▶ Stated exercise:
Output the material beneath exactly, leaving nothing out.

============================================================

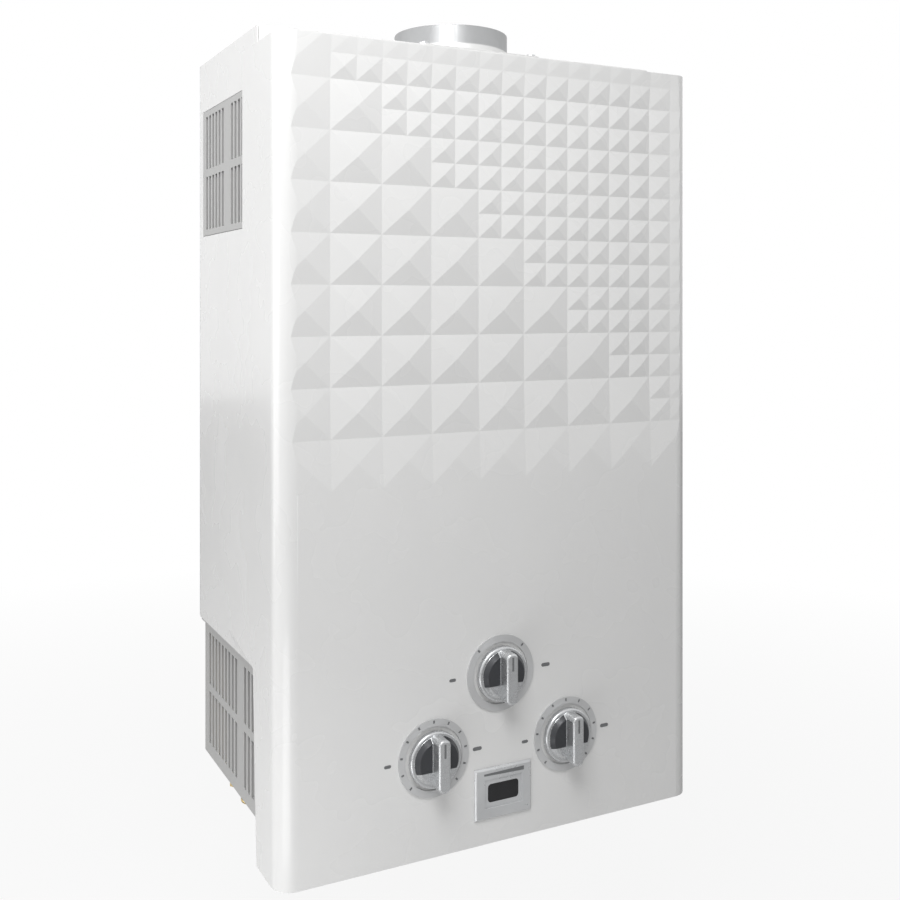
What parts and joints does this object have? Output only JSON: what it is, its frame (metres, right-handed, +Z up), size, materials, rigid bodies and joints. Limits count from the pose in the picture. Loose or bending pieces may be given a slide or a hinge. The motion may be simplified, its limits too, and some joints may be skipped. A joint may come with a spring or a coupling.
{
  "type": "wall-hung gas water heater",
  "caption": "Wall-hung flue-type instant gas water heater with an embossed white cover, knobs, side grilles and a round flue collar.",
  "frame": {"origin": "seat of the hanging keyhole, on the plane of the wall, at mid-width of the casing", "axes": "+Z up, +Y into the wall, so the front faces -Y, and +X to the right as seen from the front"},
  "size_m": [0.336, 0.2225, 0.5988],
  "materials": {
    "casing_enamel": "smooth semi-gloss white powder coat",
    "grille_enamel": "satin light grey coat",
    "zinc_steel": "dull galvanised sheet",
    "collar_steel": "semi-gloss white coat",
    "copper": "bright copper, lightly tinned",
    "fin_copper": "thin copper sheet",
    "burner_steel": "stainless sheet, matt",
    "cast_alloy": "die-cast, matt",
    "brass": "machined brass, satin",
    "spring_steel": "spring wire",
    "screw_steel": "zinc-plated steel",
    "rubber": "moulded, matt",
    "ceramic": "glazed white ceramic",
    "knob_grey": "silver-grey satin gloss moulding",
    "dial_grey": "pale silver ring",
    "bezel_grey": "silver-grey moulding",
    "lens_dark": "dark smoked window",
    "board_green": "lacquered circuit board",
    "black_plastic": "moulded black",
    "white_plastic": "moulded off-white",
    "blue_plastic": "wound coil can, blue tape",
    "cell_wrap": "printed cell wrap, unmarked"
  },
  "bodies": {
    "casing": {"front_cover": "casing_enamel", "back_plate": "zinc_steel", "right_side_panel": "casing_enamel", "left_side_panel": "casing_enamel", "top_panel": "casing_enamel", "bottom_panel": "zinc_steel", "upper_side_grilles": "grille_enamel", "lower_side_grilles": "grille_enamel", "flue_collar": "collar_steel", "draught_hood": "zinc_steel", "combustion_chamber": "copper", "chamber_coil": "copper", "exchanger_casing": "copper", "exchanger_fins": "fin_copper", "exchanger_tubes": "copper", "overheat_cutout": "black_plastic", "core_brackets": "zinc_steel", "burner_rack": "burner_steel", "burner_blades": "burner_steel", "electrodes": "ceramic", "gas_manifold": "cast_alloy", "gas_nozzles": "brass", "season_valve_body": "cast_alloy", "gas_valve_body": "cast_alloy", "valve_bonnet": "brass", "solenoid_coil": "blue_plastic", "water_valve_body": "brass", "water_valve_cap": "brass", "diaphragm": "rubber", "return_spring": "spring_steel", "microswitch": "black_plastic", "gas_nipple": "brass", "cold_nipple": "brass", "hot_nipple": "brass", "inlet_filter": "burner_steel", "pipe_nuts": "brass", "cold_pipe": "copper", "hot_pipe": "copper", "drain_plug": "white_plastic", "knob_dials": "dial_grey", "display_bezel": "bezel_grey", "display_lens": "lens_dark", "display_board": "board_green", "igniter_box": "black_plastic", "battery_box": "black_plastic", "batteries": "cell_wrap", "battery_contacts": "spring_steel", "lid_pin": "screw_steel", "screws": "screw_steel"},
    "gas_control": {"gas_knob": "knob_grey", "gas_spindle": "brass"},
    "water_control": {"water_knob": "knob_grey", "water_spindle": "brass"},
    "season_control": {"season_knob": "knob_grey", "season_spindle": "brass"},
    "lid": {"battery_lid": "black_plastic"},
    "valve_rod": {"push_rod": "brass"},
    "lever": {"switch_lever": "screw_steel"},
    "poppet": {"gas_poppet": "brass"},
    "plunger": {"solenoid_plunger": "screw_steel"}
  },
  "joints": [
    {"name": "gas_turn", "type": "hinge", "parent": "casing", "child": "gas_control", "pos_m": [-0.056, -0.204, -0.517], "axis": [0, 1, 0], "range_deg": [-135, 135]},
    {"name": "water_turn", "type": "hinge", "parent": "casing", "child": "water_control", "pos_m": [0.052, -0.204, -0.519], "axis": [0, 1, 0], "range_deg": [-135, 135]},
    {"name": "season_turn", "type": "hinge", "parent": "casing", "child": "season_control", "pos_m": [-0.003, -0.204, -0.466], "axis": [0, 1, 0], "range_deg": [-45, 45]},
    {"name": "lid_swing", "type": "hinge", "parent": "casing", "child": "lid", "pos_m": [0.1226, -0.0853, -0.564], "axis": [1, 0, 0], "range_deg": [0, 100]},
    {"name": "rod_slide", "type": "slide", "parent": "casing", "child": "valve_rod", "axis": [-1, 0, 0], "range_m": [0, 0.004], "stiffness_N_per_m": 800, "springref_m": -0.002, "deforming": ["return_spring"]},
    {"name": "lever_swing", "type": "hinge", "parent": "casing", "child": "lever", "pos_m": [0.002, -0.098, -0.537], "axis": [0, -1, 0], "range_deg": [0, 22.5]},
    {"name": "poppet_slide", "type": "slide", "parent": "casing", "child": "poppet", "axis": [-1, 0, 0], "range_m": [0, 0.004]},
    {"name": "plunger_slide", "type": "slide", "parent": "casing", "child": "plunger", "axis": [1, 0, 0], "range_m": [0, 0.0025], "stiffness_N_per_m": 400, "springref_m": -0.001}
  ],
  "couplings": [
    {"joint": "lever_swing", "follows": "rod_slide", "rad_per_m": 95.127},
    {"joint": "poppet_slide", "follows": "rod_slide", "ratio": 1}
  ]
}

============================================================

▶ Result for this task:
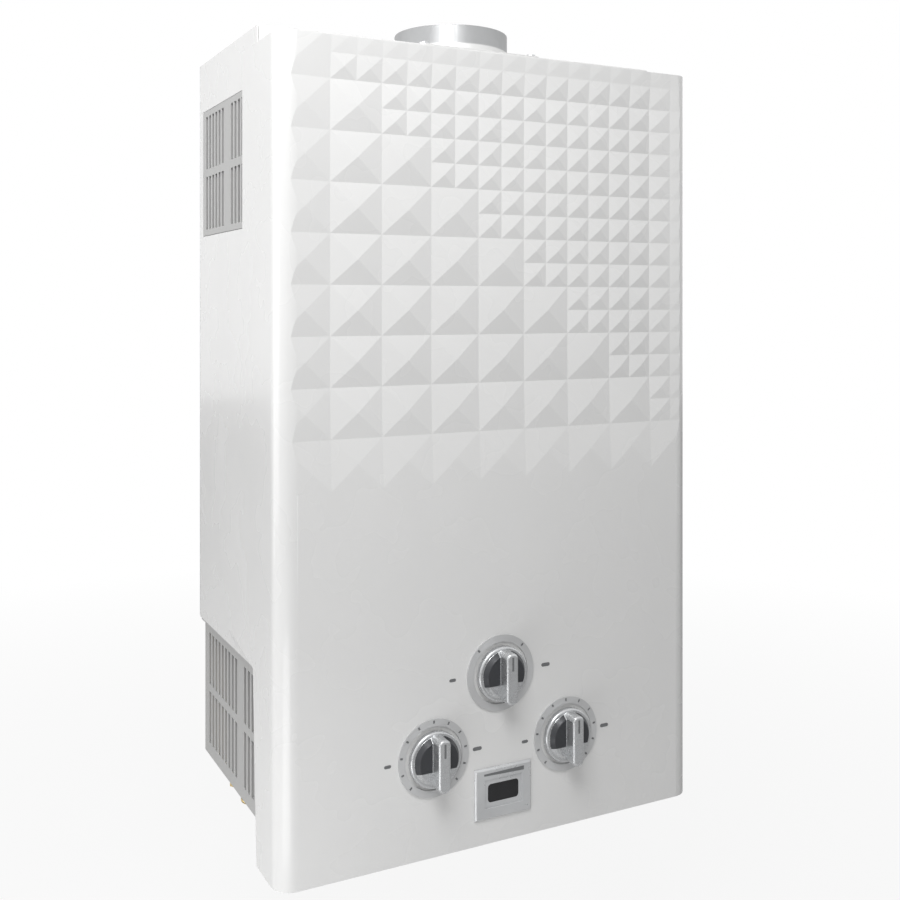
What parts and joints does this object have? Output only JSON: what it is, its frame (metres, right-handed, +Z up), size, materials, rigid bodies and joints. Limits count from the pose in the picture. Loose or bending pieces may be given a slide or a hinge. The motion may be simplified, its limits too, and some joints may be skipped. A joint may come with a spring or a coupling.
{
  "type": "wall-hung gas water heater",
  "caption": "Wall-hung flue-type instant gas water heater with an embossed white cover, knobs, side grilles and a round flue collar.",
  "frame": {"origin": "seat of the hanging keyhole, on the plane of the wall, at mid-width of the casing", "axes": "+Z up, +Y into the wall, so the front faces -Y, and +X to the right as seen from the front"},
  "size_m": [0.336, 0.2225, 0.5988],
  "materials": {
    "casing_enamel": "smooth semi-gloss white powder coat",
    "grille_enamel": "satin light grey coat",
    "zinc_steel": "dull galvanised sheet",
    "collar_steel": "semi-gloss white coat",
    "copper": "bright copper, lightly tinned",
    "fin_copper": "thin copper sheet",
    "burner_steel": "stainless sheet, matt",
    "cast_alloy": "die-cast, matt",
    "brass": "machined brass, satin",
    "spring_steel": "spring wire",
    "screw_steel": "zinc-plated steel",
    "rubber": "moulded, matt",
    "ceramic": "glazed white ceramic",
    "knob_grey": "silver-grey satin gloss moulding",
    "dial_grey": "pale silver ring",
    "bezel_grey": "silver-grey moulding",
    "lens_dark": "dark smoked window",
    "board_green": "lacquered circuit board",
    "black_plastic": "moulded black",
    "white_plastic": "moulded off-white",
    "blue_plastic": "wound coil can, blue tape",
    "cell_wrap": "printed cell wrap, unmarked"
  },
  "bodies": {
    "casing": {"front_cover": "casing_enamel", "back_plate": "zinc_steel", "right_side_panel": "casing_enamel", "left_side_panel": "casing_enamel", "top_panel": "casing_enamel", "bottom_panel": "zinc_steel", "upper_side_grilles": "grille_enamel", "lower_side_grilles": "grille_enamel", "flue_collar": "collar_steel", "draught_hood": "zinc_steel", "combustion_chamber": "copper", "chamber_coil": "copper", "exchanger_casing": "copper", "exchanger_fins": "fin_copper", "exchanger_tubes": "copper", "overheat_cutout": "black_plastic", "core_brackets": "zinc_steel", "burner_rack": "burner_steel", "burner_blades": "burner_steel", "electrodes": "ceramic", "gas_manifold": "cast_alloy", "gas_nozzles": "brass", "season_valve_body": "cast_alloy", "gas_valve_body": "cast_alloy", "valve_bonnet": "brass", "solenoid_coil": "blue_plastic", "water_valve_body": "brass", "water_valve_cap": "brass", "diaphragm": "rubber", "return_spring": "spring_steel", "microswitch": "black_plastic", "gas_nipple": "brass", "cold_nipple": "brass", "hot_nipple": "brass", "inlet_filter": "burner_steel", "pipe_nuts": "brass", "cold_pipe": "copper", "hot_pipe": "copper", "drain_plug": "white_plastic", "knob_dials": "dial_grey", "display_bezel": "bezel_grey", "display_lens": "lens_dark", "display_board": "board_green", "igniter_box": "black_plastic", "battery_box": "black_plastic", "batteries": "cell_wrap", "battery_contacts": "spring_steel", "lid_pin": "screw_steel", "screws": "screw_steel"},
    "gas_control": {"gas_knob": "knob_grey", "gas_spindle": "brass"},
    "water_control": {"water_knob": "knob_grey", "water_spindle": "brass"},
    "season_control": {"season_knob": "knob_grey", "season_spindle": "brass"},
    "lid": {"battery_lid": "black_plastic"},
    "valve_rod": {"push_rod": "brass"},
    "lever": {"switch_lever": "screw_steel"},
    "poppet": {"gas_poppet": "brass"},
    "plunger": {"solenoid_plunger": "screw_steel"}
  },
  "joints": [
    {"name": "gas_turn", "type": "hinge", "parent": "casing", "child": "gas_control", "pos_m": [-0.056, -0.204, -0.517], "axis": [0, 1, 0], "range_deg": [-135, 135]},
    {"name": "water_turn", "type": "hinge", "parent": "casing", "child": "water_control", "pos_m": [0.052, -0.204, -0.519], "axis": [0, 1, 0], "range_deg": [-135, 135]},
    {"name": "season_turn", "type": "hinge", "parent": "casing", "child": "season_control", "pos_m": [-0.003, -0.204, -0.466], "axis": [0, 1, 0], "range_deg": [-45, 45]},
    {"name": "lid_swing", "type": "hinge", "parent": "casing", "child": "lid", "pos_m": [0.1226, -0.0853, -0.564], "axis": [1, 0, 0], "range_deg": [0, 100]},
    {"name": "rod_slide", "type": "slide", "parent": "casing", "child": "valve_rod", "axis": [-1, 0, 0], "range_m": [0, 0.004], "stiffness_N_per_m": 800, "springref_m": -0.002, "deforming": ["return_spring"]},
    {"name": "lever_swing", "type": "hinge", "parent": "casing", "child": "lever", "pos_m": [0.002, -0.098, -0.537], "axis": [0, -1, 0], "range_deg": [0, 22.5]},
    {"name": "poppet_slide", "type": "slide", "parent": "casing", "child": "poppet", "axis": [-1, 0, 0], "range_m": [0, 0.004]},
    {"name": "plunger_slide", "type": "slide", "parent": "casing", "child": "plunger", "axis": [1, 0, 0], "range_m": [0, 0.0025], "stiffness_N_per_m": 400, "springref_m": -0.001}
  ],
  "couplings": [
    {"joint": "lever_swing", "follows": "rod_slide", "rad_per_m": 95.127},
    {"joint": "poppet_slide", "follows": "rod_slide", "ratio": 1}
  ]
}